During his rehabilitation and in talking with his doctor, he became fascinated by the mechanics of the human body. He was intrigued by how micro traumas—from something as simple as lifting a SCUBA tank the wrong way—could cause lower back injuries. His growing interest in human physiology led him to pursue a bachelor’s degree in Community Health Education at Portland State University.
It was there that he got involved in Olympic weightlifting. He was in the midst of trying out for the Olympic team, to represent his home country of Puerto Rico, when he injured his hamstring and lower back again. Not slowing down his career aspirations, he entered the masters and Ph.D. program at The Ohio State University, graduating with a Doctor of Philosophy in Exercise and Physical Activity Behavior.
“It’s been this amazing trajectory and I feel lucky that I had all of these experiences prior to actually starting my academics and scholarship portion of my life. The person that I am right now is based on all of these experiences that I had,” Torres said.
Now at SUNY Potsdam, he is already making a name for himself. Torres was recently appointed to the National Strength and Conditioning Association's (NSCA) Certified Strength and Conditioning Coach Exam Development Committee. In his new role, Torres will help to develop the national credentialing exam taken by aspiring strength and conditioning coaches, including SUNY Potsdam's own exercise science students. He will also be meeting with the executive leadership team from one of only two official Olympic Training Centers in the country, located adjacent to the NSCA campus in Colorado Springs. The SUNY Potsdam Exercise Science program currently partners with the other official Olympic Training Center, located in Lake Placid, where he takes his students every year.
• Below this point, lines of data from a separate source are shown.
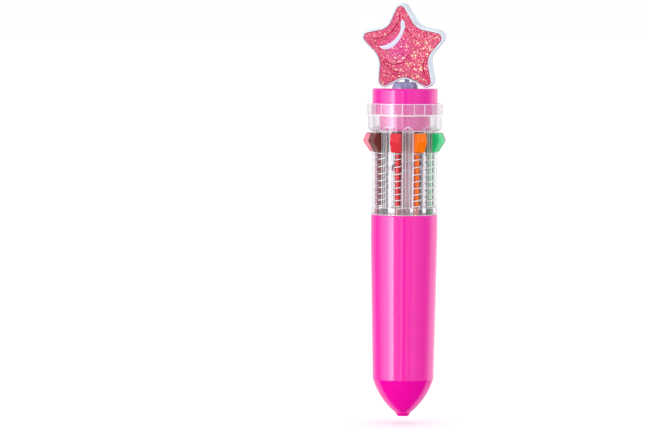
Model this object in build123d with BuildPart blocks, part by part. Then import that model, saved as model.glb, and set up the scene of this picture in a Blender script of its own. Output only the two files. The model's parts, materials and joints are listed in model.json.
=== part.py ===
from build123d import *
import os
from math import asin, cos, radians, sin, sqrt, tan

# A nine-colour shuttle pen with a star topper, in millimetres. The origin is the centre of the tip
# opening, +Z runs up the pen's axis to the topper, and the star faces -Y. Each colour has its own
# slider, spring, ink tube and nib.

COLOURS = ["coral", "orange", "green", "grey", "black", "purple", "blue", "pink", "brown"]
COLOUR_COUNT = len(COLOURS)
PITCH_ANGLE = 360 / COLOUR_COUNT
FIRST_ANGLE = 8.8 - 90  # the coral slot stands 8.8 degrees to the +X side of the front

# Heights along the pen
CAP_TOP = 110.4
COLLAR_TOP = 105.3
LEDGE_HEIGHT = 101.6  # the cap's plug rests here
RIB_TOP = 97.6
SPIGOT_BOTTOM = 96.3
COLLAR_BOTTOM = 96.05
BUTTON_TOP = 95.5
BUTTON_BOTTOM = 89.1
FLOOR_TOP = 70.3  # bottom of the slots, and the springs' seat
BARREL_TOP = 68.0

# Lower barrel
GRIP_RADIUS = 11.25
GRIP_BOTTOM = 60.0  # a true cylinder from here to the barrel's top
SHOULDER = (10.3, 12.6)  # where the taper turns into the nose
NOSE_MIDDLE = (7.9, 7.2)
NOSE_END = (2.6, 1.1)
BORE_RADIUS = 10.2
BORE_BOTTOM = 50.5
RIM_ROUND = 0.3
INNER_SHOULDER = (9.3, 13.0)
INNER_NOSE_MIDDLE = (6.6, 7.0)
TIP_HOLE_RADIUS = 1.75
TIP_LAND = 1.0
TIP_FACE_RADIUS = 1.95

# Clear body
TUBE_RADIUS = 11.05
RIB_THICKNESS = 0.9
SLOT_WIDTH = 3.8
SLOT_CORNER = 0.5
WEB_WIDTH = 1.28
WEB_INNER_RADIUS = 7.3
WEB_TOP = 97.4
WEB_CLEARANCE = 0.1  # between the webs' tops and the cap's spigot
COLLAR_RADIUS = 12.5
COLLAR_ROUND = 1.3
BAND_RADIUS = 12.8
BAND_BOTTOM = 101.4
POCKET_RADIUS = 11.5
POCKET_WIDTH = 4.0
PLUG_BORE_RADIUS = 11.1
LOWER_BORE_RADIUS = 10.9
TONGUE_BOTTOM = 62.5
TONGUE_WIDTH = 2.6
TONGUE_INNER_RADIUS = 8.9
TONGUE_GAP = 0.05
CORE_SOCKET_RADIUS = 2.0

# Cap
CAP_RADIUS = 11.05
SPIGOT_RADIUS = 8.6
SPIGOT_WALL = 1.3
CAP_FLOOR = 2.0
BOSS_RADIUS = 3.9
BOSS_BOTTOM = 100.0
SOCKET_TOP = 106.2
CAP_EDGE = 0.7

# Latch core
CORE_RADIUS = 2.6
CORE_TOP = 104.0
CORE_FOOT_RADIUS = 1.95
CORE_FOOT_LENGTH = 2.0
CATCH_RADIUS = 6.3
CATCH_GAP = 0.1
CATCH_RIM = 0.6
CATCH_CONE = 3.0

# Sliders and springs
SLIDE_TRAVEL = 13.0
STEM_RING_RADIUS = 9.1
STEM_RADIUS = 1.0
STEM_HOLE_RADIUS = 1.08
STEM_CLEARANCE = 0.45  # between the stem and the tube's mouth, so that the tube can lean
BUTTON_WIDTH = 3.6
BUTTON_RIDGE_WIDTH = 3.2
BUTTON_RIDGE = (14.1, 92.8)
BUTTON_TOP_RADIUS = 12.9
BUTTON_BOTTOM_RADIUS = 11.6
BUTTON_ROUND = 1.0
BUTTON_EDGE = 0.22
HEEL_RADIUS = 6.4
WIRE_RADIUS = 0.18
SPRING_RADIUS = 1.5
SPRING_PITCH = 2.2
SPRING_GAP = 0.05  # above and below a spring at rest

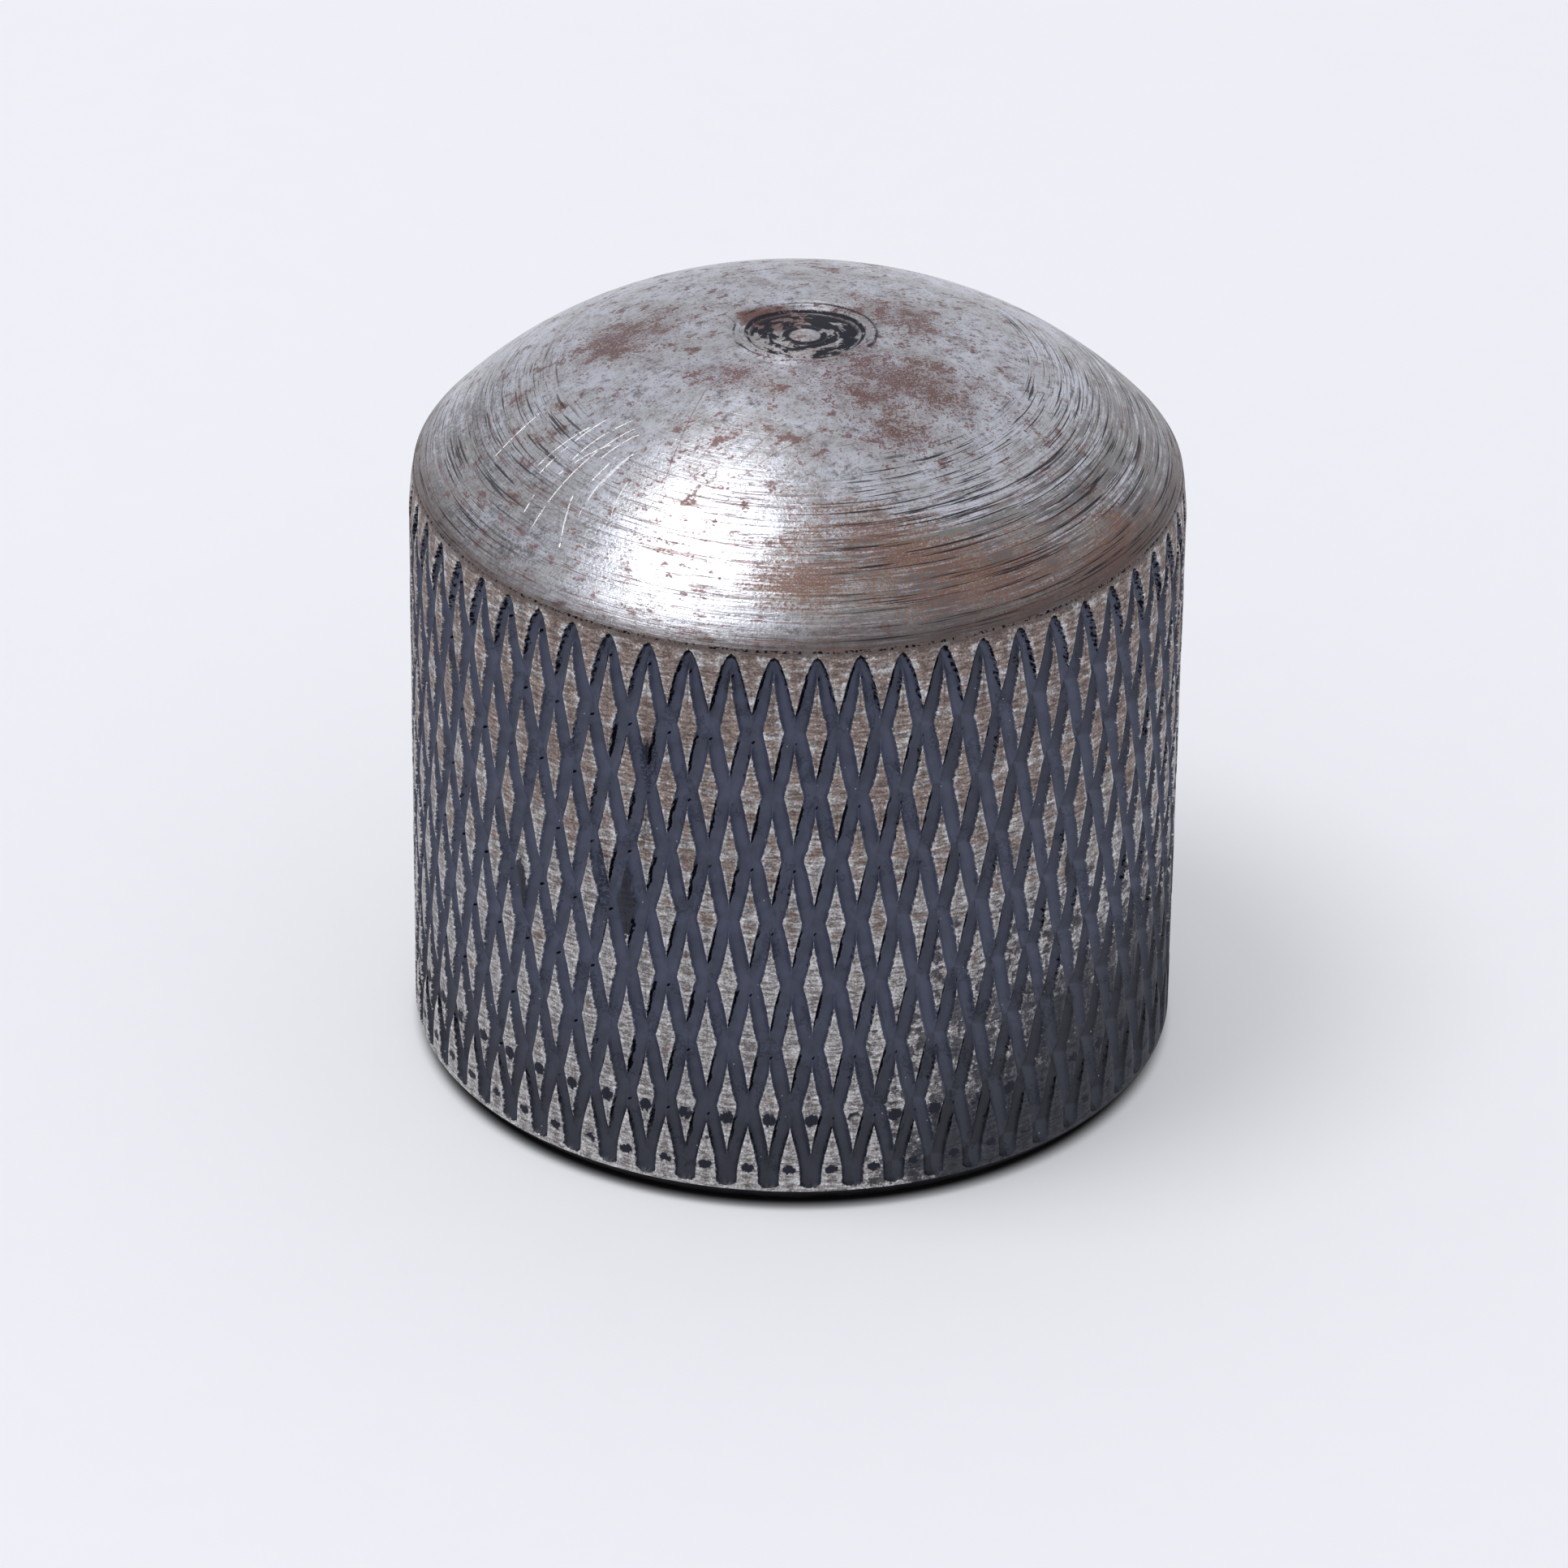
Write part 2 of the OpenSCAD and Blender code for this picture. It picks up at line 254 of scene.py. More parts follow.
def tear_shares(turn, step, x_sign, y_sign):
    """How torn each point of a land's edge is. The tool tore the edges that rise to the right:
    the lower ones in front and on the right, and the upper ones on the left."""
    # These shares also deepen the gaps, and the side's finish paints shade in them.
    degrees = np.degrees(turn)[:, None] % 360 - 360
    left = 1 - smoothstep(-124, -108, np.where(degrees < -300, degrees + 300, degrees))
    lower = (x_sign > 0) & (y_sign < 0)
    upper = (x_sign < 0) & (y_sign > 0)
    along = smoothstep(0.1, 0.45, OUTLINE[step]) * (1 - smoothstep(0.9, 1.0, OUTLINE[step]))
    torn_low = (1 - 0.8 * left) * rng.uniform(0.35, 1.1, (len(turn), 1))
    torn_high = (0.25 + 0.75 * left) * rng.uniform(0.2, 1.1, (len(turn), 1))
    return along * (lower * torn_low + upper * torn_high)


def land_faces(count):
    """Triangles of one land: a fan in its middle and bands between its rings."""
    ring = [list(1 + r * count + np.arange(count)) for r in range(len(SLOPE) + 2)]
    faces = [[0, ring[0][i], ring[0][(i + 1) % count]] for i in range(count)]
    for inner, outer in zip(ring, ring[1:]):
        faces += quads(outer + outer[:1], inner + inner[:1])
    return faces


def add_lands(shell):
    """Each land with the slopes round it, down to the middle lines of its four grooves."""
    step, x_sign, y_sign = np.array(LAND_ROUND).T
    n = len(LAND_ROUND)
    faces = land_faces(n)
    one = np.ones((STARTS, 1))
    for j in range(1, ROWS):
        # The land's outline, and the lattice's diamond round it.
        middle = np.arange(STARTS) + (0.0 if j % 2 else 0.5)
        half_w = LAND_HALF_W * rng.uniform(*HALF_W_PLAY, (STARTS, 1))
        up = (LAND_UP_LAST if j == ROWS - 1 else LAND_UP) * rng.uniform(*UP_PLAY, (STARTS, 1))
        down = LAND_DOWN * rng.uniform(*DOWN_PLAY, (STARTS, 1))
        width = np.repeat(half_w, n, 1) * (1 + rng.normal(0, POINT_PLAY, (STARTS, n)))
        x = width * (1 - OUTLINE[step]) ** LAND_NEEDLE * x_sign
        y = np.where(y_sign > 0, up, down) * OUTLINE[step] * y_sign
        torn = tear_shares(middle * PITCH_A, step, x_sign, y_sign)
        bound_x = 0.5 * (1 - BOUNDARY[step]) * x_sign
        bound_y = BOUNDARY[step] * y_sign
        drop = ridge_drop(y)
        across = np.hypot((bound_x - x) * PITCH, (bound_y - y) * ROW_H)

        # Rings outward, each as x, y, depth and distance from the edge.
        rows = [(0 * one, 0 * one, 0 * one, -0.2 * one)]
        inner_gap = np.minimum(0.03, 0.3 * np.abs(x) * PITCH)
        rows.append((x * 0.86, y * 0.95, ridge_drop(y * 0.95), -inner_gap))
        for wide, share, deep, tear in SLOPE:
            t = np.minimum(wide / across, share)
            wall = drop + deep * (1 - drop / GROOVE_DEPTH) + tear * torn
            ridge = drop + (GROOVE_DEPTH - drop) * t**1.5
            depth = wall + (ridge - wall) * RIDGE_SHARE[step]
            rows.append((x + (bound_x - x) * t, y + (bound_y - y) * t, depth, t * across))
        floor = groove_floor(middle[:, None] + bound_x, j + bound_y)
        rows.append((bound_x + 0 * x, bound_y + 0 * x, floor, across))
        du, dv, depth, mark = (np.concatenate(part, 1) for part in zip(*rows))
        points = on_side(middle[:, None] + du, j + dv, depth)
        tears = np.concatenate([0 * one] + [torn] * (len(rows) - 1), 1)
        shell.add(points, faces, SIDE, np.stack([mark, tears], -1), np.stack([du, dv], -1))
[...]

In the summer of 2018, Torres also spearheaded a major applied learning experience for SUNY Potsdam students in his home country of Puerto Rico. As part of Governor Andrew M. Cuomo’s NY Stands with Puerto Rico Recovery and Rebuilding Initiative, Torres and a group of 30 students, including 16 from SUNY Potsdam, focused on repairing and rebuilding roofs, completing minor repairs and conducting debris removal in San Juan following Hurricane Maria.
In the spring of 2019, Torres was appointed as a fellow in SUNY’s Hispanic Leadership Institute, which is charged with developing and supporting the next generation of executive-level Hispanic/LatinX leaders across the SUNY System. Over the course of the program, Torres has been participating in individualized mentoring, assessment and development programs to support his success.
His continued leadership role at SUNY Potsdam is helping to pave the way for his students pursuing careers in the field of exercise science. “In the end, I want to be a trailblazer and role model that students from disadvantaged backgrounds can look up to,” Torres said.